All talk about someone-or-other’s century derives from the essay, “The American Century,” written in February 1941 by Henry Luce, the then-enormously influential publisher of the mass-circulation magazines Time and Life. Why fight, Luce asked. After all,
if the entire rest of the world came under the organized domination of evil tyrants, it is quite possible to imagine that this country could make itself such a tough nut to crack that not all the tyrants in the world would care to come against us. And of course there would always be a better than even chance that, like the great Queen Elizabeth, we could play one tyrant off against another.
Luce believed that this was not enough and, besides, it was too dangerous. The United States had to act in the world in order to continue to prosper. To be sure, Luce wrote,
America cannot be responsible for the good behavior of the entire world. But America is responsible, to herself as well as to history, for the world environment in which she lives. Nothing can so vi-tally affect America’s environment as America’s own influence upon it.

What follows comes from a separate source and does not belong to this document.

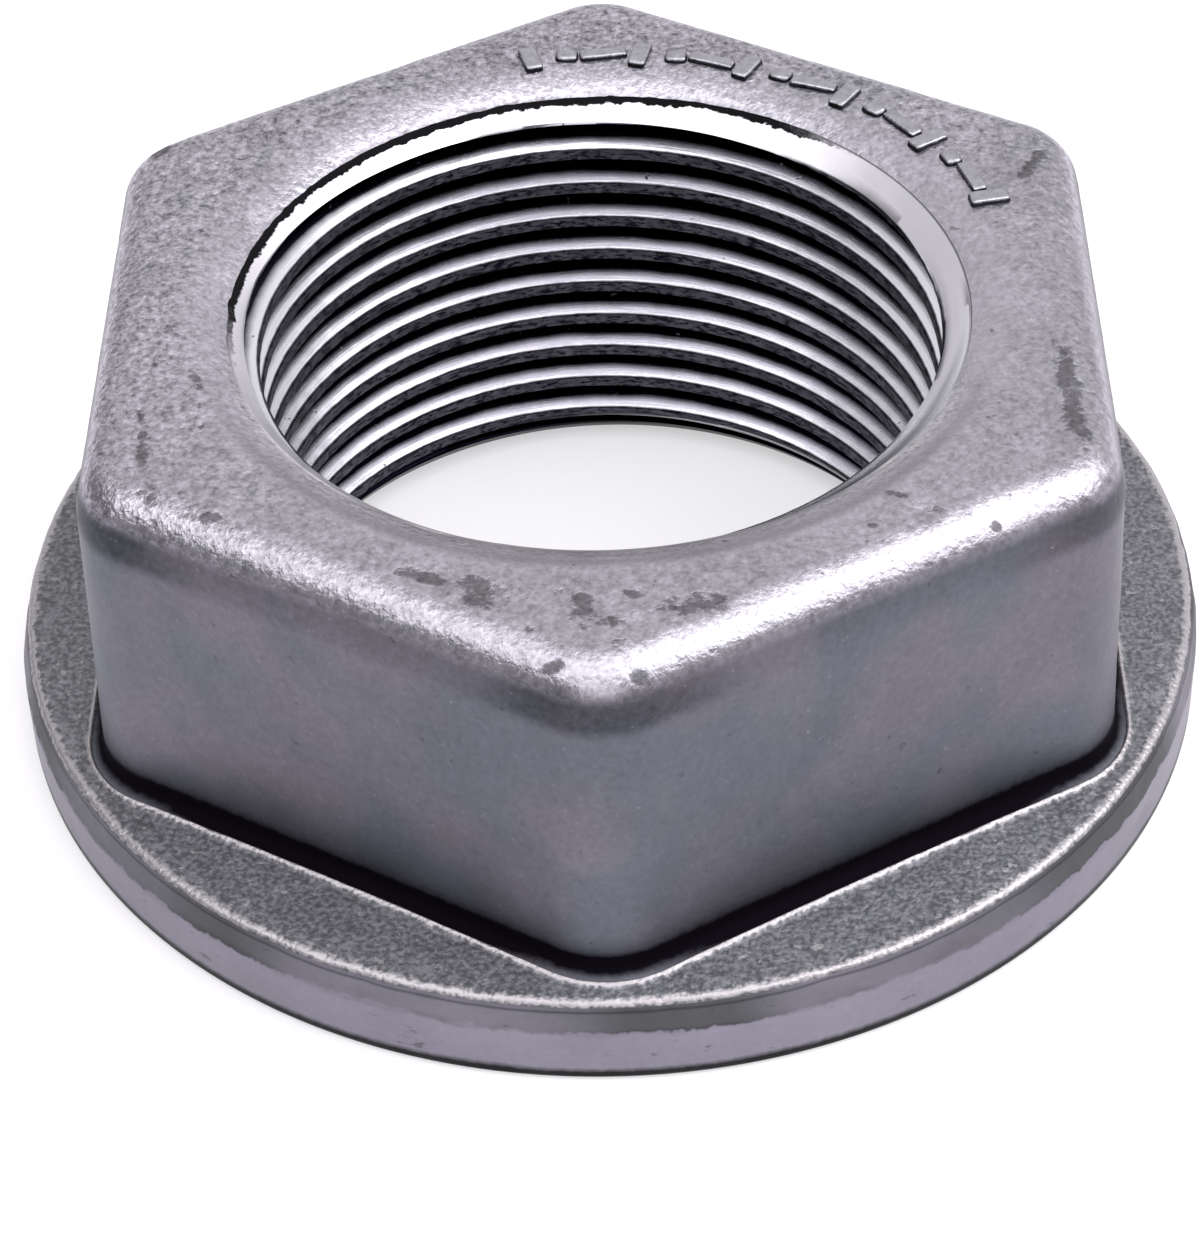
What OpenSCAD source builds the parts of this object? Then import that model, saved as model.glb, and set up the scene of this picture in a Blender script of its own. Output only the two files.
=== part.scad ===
// Hexagon nut with an integral flange: drop-forged in one piece, turned in the bore and tapped with a
// metric fine thread. Millimetres, +Z up. The origin is the centre of the bearing face, on the thread's axis.

/* [Thread] */
// Nominal (major) diameter of the thread
thread_d = 33; // [26:0.5:36]
// Pitch of the thread
thread_pitch = 2; // [1.5:0.25:3]
// Radial clearance at the thread's roots, beyond the nominal diameter
root_clearance = 0.08; // [0:0.02:0.2]
// Where the groove's middle crosses the bearing face, in degrees from +X
thread_start = 305; // [0:5:355]
// How far the top countersink opens beyond the thread, on the radius
top_sink_width = 0.2; // [0:0.05:1.5]
// Included angle of the top countersink
top_sink_angle = 110; // [60:5:120]
// How far the bottom countersink opens beyond the thread, on the radius
bottom_sink_width = 0.1; // [0:0.05:1.5]
// Included angle of the bottom countersink
bottom_sink_angle = 70; // [50:5:120]

/* [Hexagon] */
// Width across flats where the hexagon leaves the flange
hex_af = 46; // [42:0.5:60]
// Height of the whole nut, without the raised marks
nut_height = 21; // [15:0.5:32]
// Draft of the hexagon's flats, in degrees from upright
hex_draft = 1.6; // [0.5:0.1:3]
// Radius of the hexagon's upright corners where it leaves the flange
corner_radius = 4.3; // [3.5:0.1:6]
// Radius that rounds the top edge all the way round
top_edge_radius = 2.3; // [0.5:0.1:2.7]
// Size of the flare that fills the angle between the hexagon and the flange
root_flare = 0.6; // [0.3:0.1:1.5]

/* [Dish] */
// Depth of the forged dish round the bore, from the top face to the countersink
dish_depth = 0.7; // [0.3:0.1:1.2]
// Radius of the dish's section
dish_radius = 4.8; // [2:0.2:6]

/* [Flange] */
// How far the flange reaches beyond the hexagon's corners
flange_overhang = 2.1; // [1.5:0.1:8]
// Height of the flange at its rim
flange_height = 4.4; // [3:0.1:8]
// Height of the drafted band between the parting line and the rim's top
upper_band = 1.5; // [0.7:0.1:2.5]
// Draft of that band, in degrees from upright
rim_draft = 12; // [1:1:20]
// Radius of the rim's top edge
rim_edge_radius = 0.35; // [0.1:0.05:0.5]
// Rise of the flange's top towards the hexagon, in degrees
flange_slope = 4; // [1:0.5:12]
// Bevel round the bearing face
bearing_bevel = 0.3; // [0.1:0.1:1]

/* [Raised marks] */
// Height of the raised bars, dots and dashes on the top face
mark_height = 0.25; // [0.1:0.05:0.5]
// Length of a bar or dash; a dot is half as wide
mark_size = 1.3; // [0.6:0.1:1.8]
// Width of a bar or dash
mark_width = 0.5; // [0.3:0.05:0.8]
// Number of marks along the arc
mark_count = 16; // [0:1:18]
// Where the first mark stands, in degrees from +X
mark_start = 100; // [0:1:359]
// Step from one mark to the next, in degrees
mark_step = 5.3; // [5:0.1:12]

/* [Hidden] */
$fn = 96;

// Standard 60 degree profile: height of its fundamental triangle, crests and roots
triangle_height = thread_pitch * sqrt(3) / 2;
minor_radius = thread_d / 2 - triangle_height * 5 / 8;
root_radius = thread_d / 2 + root_clearance;
root_flat = thread_pitch / 8 - 2 * root_clearance * tan(30);
// The groove starts this far inside the bore, so that it cuts the crests cleanly
groove_lead = 0.25;
groove_mouth = root_flat + 2 * (root_radius - minor_radius + groove_lead) * tan(30);
// Straight steps that make up one turn of the groove
steps_per_turn = 36;

// Countersinks: their largest radii, and the heights where they meet the thread's crests
top_sink_radius = thread_d / 2 + top_sink_width;
bottom_sink_radius = thread_d / 2 + bottom_sink_width;
crest_top_z = nut_height - dish_depth - (top_sink_radius - minor_radius) / tan(top_sink_angle / 2);
crest_bottom_z = (bottom_sink_radius - minor_radius) / tan(bottom_sink_angle / 2);

// Dish: where its arc runs out into the flat top face
dish_outer_radius = top_sink_radius + sqrt(2 * dish_radius * dish_depth - dish_depth * dish_depth);

// Flange: its radius follows the hexagon's rounded corners
post_distance = (hex_af / 2 - corner_radius) / cos(30);
flange_radius = post_distance + corner_radius + flange_overhang;
parting_z = flange_height - upper_band;
rim_top_radius = flange_radius - upper_band * tan(rim_draft);
root_z = flange_height + (rim_top_radius - hex_af / 2) * tan(flange_slope);

// Corner posts of the hexagon: six upright cones, whose hull is the drafted hexagon
post_top_radius = corner_radius - (nut_height - root_z) * tan(hex_draft);
post_fn = 36;
// How far pieces of the solid run into each other, so that they are truly joined
overlap = 0.8;
// How far cutters run past the faces that they cut
past = 1;

// Points of an arc about c with radius r, from angle a0 to a1 in n steps
function arc(c, r, a0, a1, n) =
    [for (i = [0:n]) let (a = a0 + (a1 - a0) * i / n) c + r * [cos(a), sin(a)]];

// Six posts with the given section (radius, height), joined by their hull
module hex_of_posts(section) {
    hull()
        for (k = [0:5])
            rotate([0, 0, 60 * k + 30])
                translate([post_distance, 0, 0])
                    rotate_extrude($fn = post_fn)
                        polygon(section);
}

// The drafted hexagon with its rounded corners and top edge
module hex_body() {
    foot_z = flange_height - overlap;
    foot_radius = corner_radius + (root_z - foot_z) * tan(hex_draft);
    edge_centre = [post_top_radius - top_edge_radius, nut_height - top_edge_radius];
    hex_of_posts(concat(
        [[0, foot_z], [foot_radius, foot_z]],
        arc(edge_centre, top_edge_radius, hex_draft, 90, 6),
        [[0, nut_height]]));
}

// The flare between the hexagon and the flange
module hex_flare() {
    foot_z = flange_height - overlap;
    top_z = root_z + root_flare;
    hex_of_posts([
        [0, foot_z],
        [corner_radius + root_flare + root_z - foot_z, foot_z],
        [corner_radius - root_flare * tan(hex_draft), top_z],
        [0, top_z]]);
}

// The round flange: bearing bevel, trimmed band, parting line, drafted band, rounded edge, sloping top
module flange() {
    edge_centre = [rim_top_radius - rim_edge_radius, flange_height - rim_edge_radius];
    middle_radius = hex_af / 2 - overlap;
    middle_z = flange_height + (rim_top_radius - middle_radius) * tan(flange_slope);
    rotate_extrude()
        polygon(concat(
            [[0, 0], [flange_radius - bearing_bevel, 0]],
            [[flange_radius, bearing_bevel], [flange_radius, parting_z]],
            arc(edge_centre, rim_edge_radius, rim_draft, 90 - flange_slope, 4),
            [[middle_radius, middle_z], [0, middle_z]]));
}

// Everything turned out of the middle: bore, both countersinks and the dish
module bore_cut() {
    dish_centre = [dish_outer_radius, nut_height - dish_radius];
    dish_end = 180 - asin((dish_radius - dish_depth) / dish_radius);
    rotate_extrude()
        polygon(concat(
            [[0, -past], [bottom_sink_radius + past * tan(bottom_sink_angle / 2), -past]],
            [[minor_radius, crest_bottom_z], [minor_radius, crest_top_z]],
            arc(dish_centre, dish_radius, dish_end, 90, 6),
            [[dish_outer_radius, nut_height + past], [0, nut_height + past]]));
}

// The thread's groove: one right-hand helix that runs out past both faces
module thread_groove() {
    section = [
        [minor_radius - groove_lead, groove_mouth / 2],
        [root_radius, root_flat / 2],
        [root_radius, -root_flat / 2],
        [minor_radius - groove_lead, -groove_mouth / 2]];
    steps = ceil((nut_height / thread_pitch + 2) * steps_per_turn);
    points = [
        for (i = [0:steps], p = section)
            let (a = 360 * i / steps_per_turn)
            [p[0] * cos(a), p[0] * sin(a), p[1] + thread_pitch * (i / steps_per_turn - 1)]];
    sides = [
        for (i = [0:steps - 1], j = [0:3])
            let (a = 4 * i + j, b = 4 * i + (j + 1) % 4)
            each [[a, a + 4, b], [b, a + 4, b + 4]]];
    ends = [[0, 1, 2, 3], [4 * steps + 3, 4 * steps + 2, 4 * steps + 1, 4 * steps]];
    rotate([0, 0, thread_start])
        polyhedron(points, concat(sides, ends), convexity = 20);
}

// Raised bars, dots and dashes in turn, along an arc at the edge of the dish
module marks() {
    height = overlap + mark_height;
    for (i = [0:1:mark_count - 1])
        rotate([0, 0, mark_start - i * mark_step])
            translate([dish_outer_radius, 0, nut_height - overlap])
                if (i % 3 == 0)
                    translate([-mark_size / 2, -mark_width / 2, 0])
                        cube([mark_size, mark_width, height]);
                else if (i % 3 == 1)
                    cylinder(d = mark_size / 2, h = height);
                else
                    translate([-mark_width / 2, -mark_size / 2, 0])
                        cube([mark_width, mark_size, height]);
}

// The nut: forged, then turned, then tapped
module flange_nut() {
    color("silver") {
        difference() {
            union() {
                flange();
                hex_flare();
                hex_body();
            }
            bore_cut();
            thread_groove();
        }
        marks();
    }
}

flange_nut();
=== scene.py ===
"""A drop-forged hexagon flange nut: forged skin, turned countersinks and bearing face, tapped thread."""

from __future__ import annotations

import logging
import math
from dataclasses import dataclass, field
from enum import IntEnum
from typing import Any, Callable, Sequence

import bmesh
import bpy
import numpy as np
from mathutils import Matrix, Vector, noise

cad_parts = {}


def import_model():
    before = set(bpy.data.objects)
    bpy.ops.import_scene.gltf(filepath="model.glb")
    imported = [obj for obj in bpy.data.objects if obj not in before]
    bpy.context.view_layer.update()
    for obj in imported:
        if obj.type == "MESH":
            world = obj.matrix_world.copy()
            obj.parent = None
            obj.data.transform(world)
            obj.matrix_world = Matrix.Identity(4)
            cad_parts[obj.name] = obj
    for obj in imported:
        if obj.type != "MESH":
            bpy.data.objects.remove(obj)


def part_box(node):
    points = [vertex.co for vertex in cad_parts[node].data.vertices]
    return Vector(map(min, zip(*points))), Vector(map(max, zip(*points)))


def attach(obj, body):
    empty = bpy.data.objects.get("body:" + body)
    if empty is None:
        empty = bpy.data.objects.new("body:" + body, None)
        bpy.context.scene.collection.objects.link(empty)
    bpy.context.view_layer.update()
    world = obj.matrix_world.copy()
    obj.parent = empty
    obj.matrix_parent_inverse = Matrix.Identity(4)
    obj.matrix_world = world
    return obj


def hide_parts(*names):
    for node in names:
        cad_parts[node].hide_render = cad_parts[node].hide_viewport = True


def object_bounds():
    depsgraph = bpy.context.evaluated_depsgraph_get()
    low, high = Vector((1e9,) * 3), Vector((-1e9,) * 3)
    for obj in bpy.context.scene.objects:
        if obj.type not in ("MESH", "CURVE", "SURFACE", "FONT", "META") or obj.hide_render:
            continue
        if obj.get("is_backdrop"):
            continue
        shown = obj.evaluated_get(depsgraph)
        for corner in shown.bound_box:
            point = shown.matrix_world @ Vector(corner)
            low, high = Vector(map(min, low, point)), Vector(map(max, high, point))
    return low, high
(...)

The 20th century, already an American Century by the time of Luce’s writing, became even more of one in due course. A happy Pacific Century was an idea enabled by American persistence in Asia going back well into the 19th century. And there was a precedent: in Europe, after the collapse of the great empires and decades of war, violence, chaos, and disruption, American persistence was critical in fashioning a “Europe whole and free,” as George H.W. Bush had put it in 1989. Michael Auslin has correctly laid out for us the difficulties in replicating this achievement in Asia, but is today’s Asia an environment more daunting than that of post-World War II Europe? These days, most of the people in the world who live in constitutional democracies live in Asia—Asian values at work, if you will, in Japan, South Korea, Taiwan, Indonesia, India, and other places. The desire for similar change in China is palpable and, like the last of old imperial dynasties, the Communist regime is squirming to escape its fate, and it is now only a matter of time, even if it may be a long time. So Asia whole and free? Why not?